High Elves, aka Calaquendi, are the ones who have seen the light of the Two Trees. But, if a High Elf had a child after coming to Middle-earth, would that child also be counted among the High Elves? If so, would the child also have the power/wisdom/ability/etc. that was gained by looking at the Two Trees? And what if one of their parents was a High Elf but not the other?

As an aside, did looking at the Two Trees directly increase the beholder's power and wisdom? Or were the High Elves called so because they earned power and wisdom by dwelling with the Ainur, and were the reference to the Two Trees just a symbolic one?


----------



## Aisteru (Oct 20, 2008)

I think that they power does get passed on with generations. Granted, it grows weaker with each successive generation, but it still is there.


----------



## Gordis (Oct 20, 2008)

I think an Elf becomes Calaquende when he sees the light of the Trees with _his own eyes_. Thus a son of two Calaquendi born in ME is not a Calaquende. All the Elves born in Valinor after the destruction of the Trees are not Calaquendi either.

But I am not sure that Calaquendi is an exact synonim of "High-Elves"


----------



## Elthir (Oct 20, 2008)

On the High Elves, or Tareldar, Tolkien noted: 'The Elves who were in or who had ever dwelt in Aman were called the High Elves (Tareldar).' (this description is noted in a text in Morgoth's Ring, and Christopher Tolkien used it for the 1977 Silmarillion). However in usage 'High Elves' appears to have a broader and narrower application (like the term Eldar), so that Gil-galad, for example, could certainly be called a High-elf, as could a Sinda of Beleriand.

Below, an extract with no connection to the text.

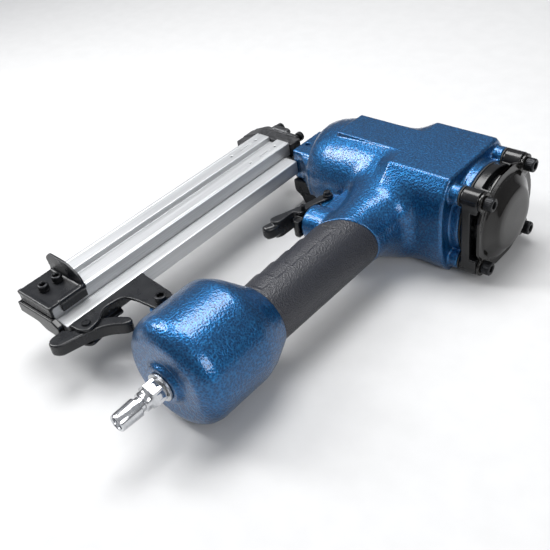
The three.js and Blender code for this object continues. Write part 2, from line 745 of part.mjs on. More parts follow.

But that concerns a term and how it might be used, and is more an addition to Gordis' comment on terms.


----------



## Burzum (Oct 20, 2008)

You reminded me that the literal translation would be Tareldar, not Calaquendi (which literally means Light-elves). But I think the terms were used interchangeably.

I realize that the term would have been applied more loosely in the social context - Gil-galad is the High King, and not calling him a High Elf would be a little absurd. But I'm more interested in whether the power could be passed on to the children (most visibly, the glow that the High Elves have around their bodies).


----------